Dr. Olson describes microRNA as a kind of “dimmer switch” for cells. “They dial down gradually the expression of many different proteins in a cell, and it’s the combined, gentle effect of the microRNA across many different proteins that ultimately influences how the cell behaves in response to a disease.” The things that go awry in a cell that cause disease are controlled by microRNAs, he adds. “So if you can modulate the microRNA, you can modulate the disease.”

Dr. Olson

Dr. Olson

At his medical center, research has indicated that microRNAs are not merely involved in the cardiovascular disease process but are actually front and center, Dr. Olson says. “We identified a collection of microRNAs in rodents and humans that changed in abundance during the progression of heart disease. We made genetic deletions in mice and also over-expressed microRNA genes, which caused interesting disease phenotypes.” By manipulating the micro­RNAs, he explains, you can either diminish the symptoms of disease or worsen the disease. Based on that research, “we began to explore in more detail how microRNAs might modulate disease progression in the cardiovascular system.”

Dr. Olson is optimistic about potential therapeutic applications, and has already co-founded a biotechnology company called miRagen Therapeutics, which is working on developing new drugs to control microRNAs’ biology over a variety of diseases. The company is now conducting studies of human disease in large animal models and carrying out preliminary toxicology studies on drug compounds involving microRNAs.
He thinks heart failure, fibrosis, and vascular disorders due to excessive vascular growth are the main likely candidates for microRNA therapies in cardiovascular disease.

What would give microRNAs an edge over other drugs? “MicroRNAs are based on an entirely different mechanism of action,” Dr. Olson points out. “The classical drugs we’re all familiar with generally act against single proteins in cells, most often inhibiting a cell surface receptor or protein kinase. But cells have ways of bypassing the activity of a drug by removing the protein to which the drug is targeted.”

“MicroRNAs, instead of targeting one protein to maximally inhibit it, target a large collection of proteins across a complicated biological pathway, so bypass mechanisms are less likely.” However, the same feature makes it difficult or even impossible to correlate the therapeutic effect of a microRNA-based drug with inhibition of a protein or cell. “There are many other therapeutic modalities that can be brought to bear on cardiovascular disorders,” Dr. Olson adds. “MicroRNAs are but one of the modalities in the armamentarium.”

It was a 2008 paper, the first reporting on the use of plasma-based microRNAs to detect pancreatic cancer, that drew Sok Kean Khoo, PhD, to study possible applications to neurodegenerative disease.

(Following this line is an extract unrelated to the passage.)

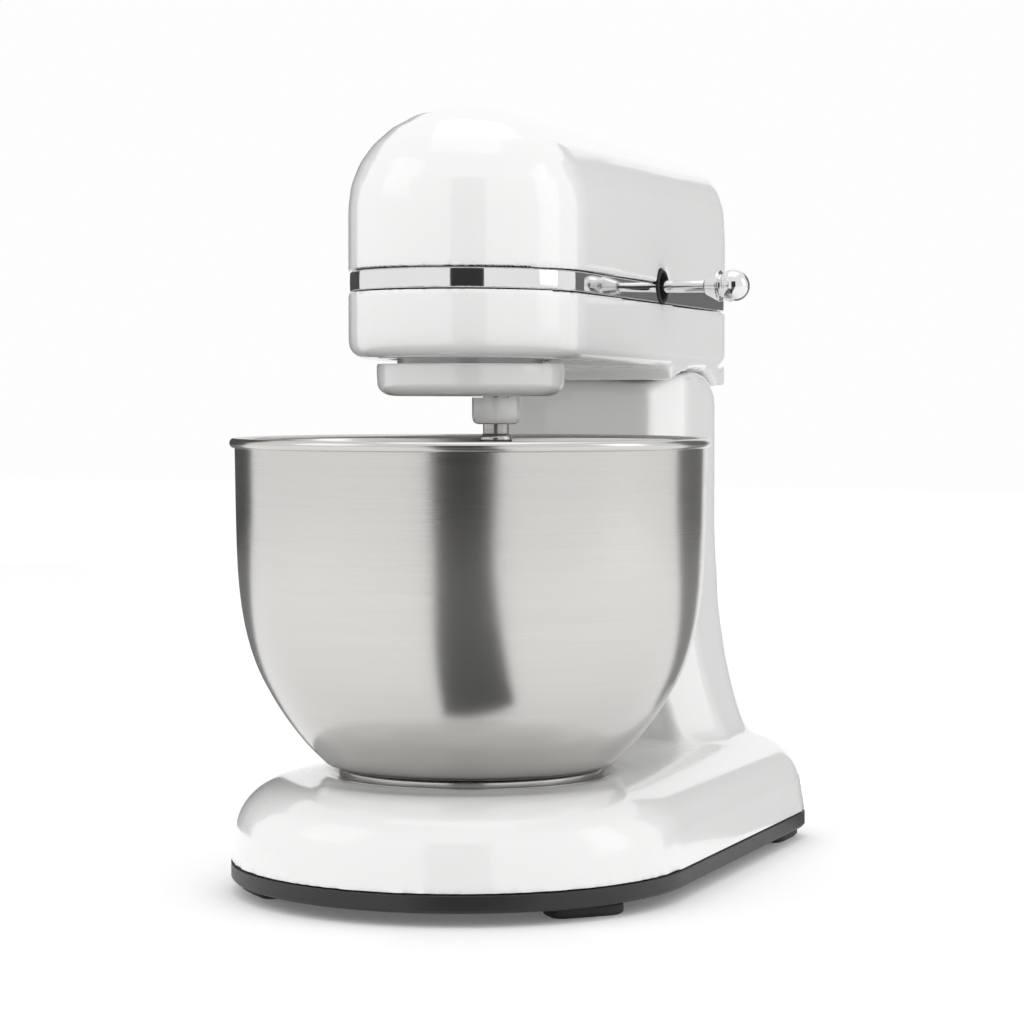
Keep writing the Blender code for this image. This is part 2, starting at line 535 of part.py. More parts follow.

By applying what has been learned in oncology, she felt that researchers could help the understanding of neurodegenerative disease catch up to microRNA applications in cancer. “I think micro­RNAs are definitely relevant to all diseases; it’s just that we haven’t done enough research yet,” says Dr. Khoo, distinguished associate professor of molecular genomics at Grand Valley State University in Michigan.